Und die wollen auch vorankommen und nicht minutenlang an Kreuzungen stehen. Auch das findet Erwähnung, denn Fußverkehr ist auch eine Mobilitätsform, mit der man in Leipzig vorankommen möchte.

„Hinsichtlich der Präferenzen der häufig Zufußgehenden ergeben sich überdurchschnittlich hohe Werte für Sauberkeit auf Gehwegen sowie bessere Beleuchtung und verkürzte Wartezeiten an Fußgängerampeln“, heißt es im Bericht.

„Dagegen fallen die niedrigen Anteile für die Erhöhung der Anzahl an Sitzgelegenheiten sowie die komplette Erneuerung von Gehwegen auf.

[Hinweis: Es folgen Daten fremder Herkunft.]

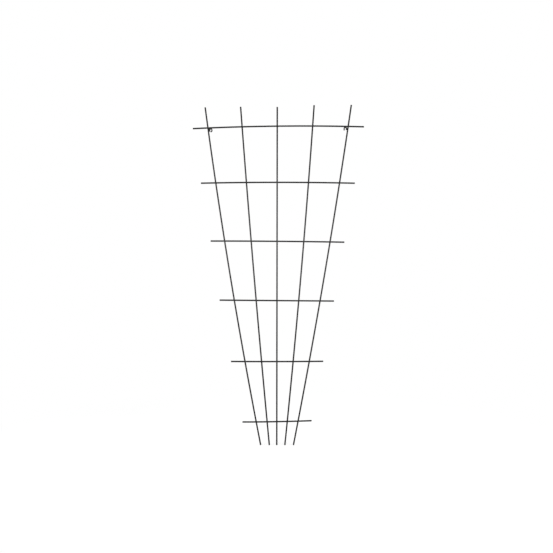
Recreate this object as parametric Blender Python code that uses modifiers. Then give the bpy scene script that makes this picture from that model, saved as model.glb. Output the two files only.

Da gemäß Fragenmodell allerdings nur maximal drei gewünschte Verbesserungen benannt werden konnten, sollten geringe Anteilswerte an Nennungen nicht notwendigerweise als Ablehnung gewertet werden, sondern können auch Ausdruck einer Nachrangigkeit gegenüber drängenderen Maßnahmen sein.“

Aber wenn man die Gruppe der häufigen ÖPNV-Nutzer herausgreift, wird noch deutlicher, dass sie sich aus guten Gründen wünschen, dass sie flotter vorankommen in der Stadt. Sie leiden unter langen Ampelphasen nämlich doppelt, wenn sie dabei auch noch der Ein- und Ausfahrt ihrer Straßenbahn zusehen können, während „Rot“ ihnen das Überqueren der Straße zur Haltestelle verbietet.

So wünschen sich die ÖPNV-Nutzer viel stärker als alle anderen Gruppen längere Grünphasen an Fußgängerampeln (41 Prozent gegenüber durchschnittlich 27 Prozent), kürzere Wartezeiten an Fußgängerampeln, bessere Beleuchtung und mehr Zebrastreifen. Erstaunlich, aber wahr: auch Fußgänger haben es eilig – wissen aber nur zu genau, wie gefährlich das wird, wenn man unaufmerksam wird.